Fonds immobiliers : une collecte trimestrielle en repli de plus de 70%
Un montant en repli de plus de 70%, comparé à celui du 2T 2022 (4,4 Md€). Et inférieur au plus mauvais score enregistré par les véhicules de la pierre-papier ces dernières années, celui du 2T 2020 (1,6 Md€). Sur l’ensemble du 1er semestre 2023 (4,1 Md€), la baisse ressort encore à plus de 50% par rapport à la même période en 2022 (8,2 Md€). « Dans le contexte économique actuel, les investisseurs font davantage preuve d’attentisme vis-à-vis des placements immobiliers », explique l’ASPIM dans son communiqué. Les fonds immobiliers ne sont d’ailleurs pas les seuls à connaître un désamour. Selon les dernières statistiques de SIX, les fonds d’investissements français -SICAV et FCP, essentiellement- ont aussi un repli le mois dernier, de l’ordre de 0,55%. Toutes les catégories de fonds -monétaire, actions, alternatif, matières premières- sont en recul.
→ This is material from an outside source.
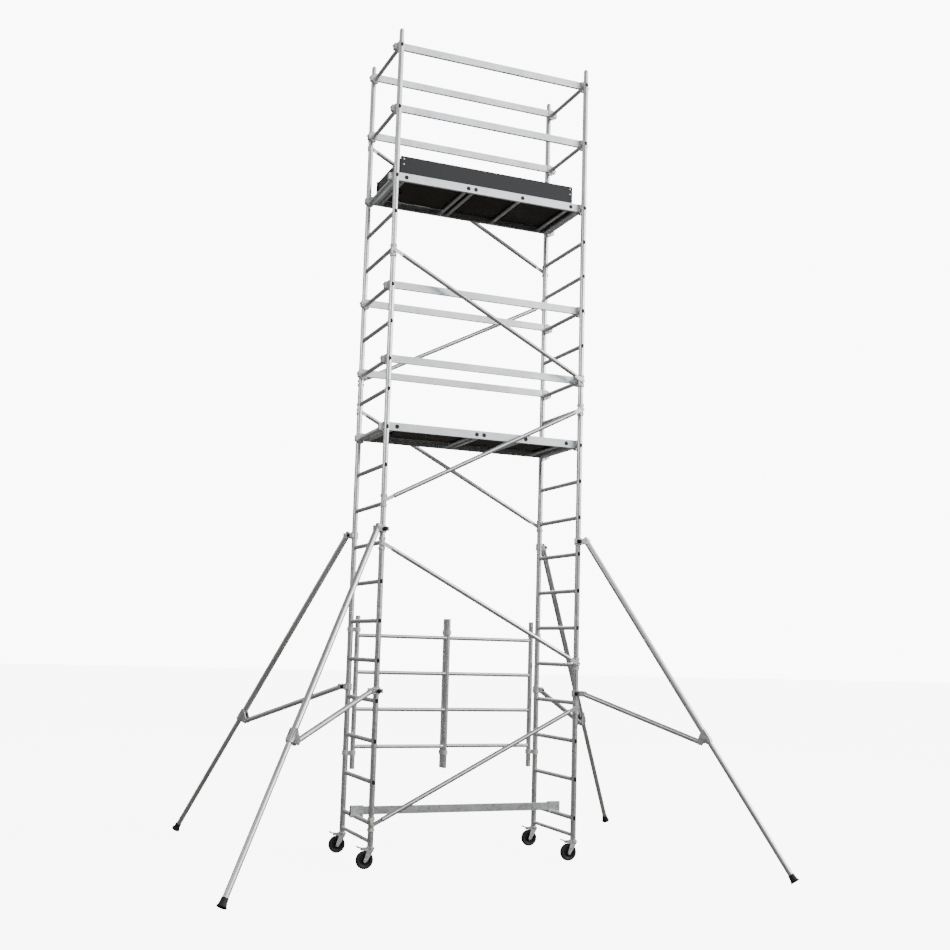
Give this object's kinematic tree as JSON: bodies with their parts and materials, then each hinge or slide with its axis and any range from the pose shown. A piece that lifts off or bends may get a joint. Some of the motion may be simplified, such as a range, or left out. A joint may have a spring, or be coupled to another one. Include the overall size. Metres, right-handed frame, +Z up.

A l’exception, notable, des fonds obligataires, qui attirent toujours plus d’investisseurs…
Ajuster le prix des parts des fonds immobiliers
L’immobilier souffre, lui, d’un problème spécifique. Avec la hausse des taux d’intérêt, un phénomène « de réajustement à la baisse des prix de l’immobilier » est à l’œuvre, rappelle l’ASPIM. Ce qui n’est pas forcément une mauvaise nouvelle pour les investisseurs « de long terme ». Le temps lisse en effet les cycles baissiers. Et ce réajustement « devrait offrir de nouvelles opportunités d’investissement aux fonds immobiliers. Qui pourront acheter à des taux de rendement plus élevés », estime l’ASPIM. A condition, bien sûr, que ces fonds soient toujours alimentés par de nouvelles souscriptions. Pour éviter que la collecte se grippe durablement, l’association plaide pour plus de transparence. Elle invite notamment les gestionnaires de SCPI à « tenir compte des évolutions actuelles pour ajuster, si nécessaire, les prix des parts ».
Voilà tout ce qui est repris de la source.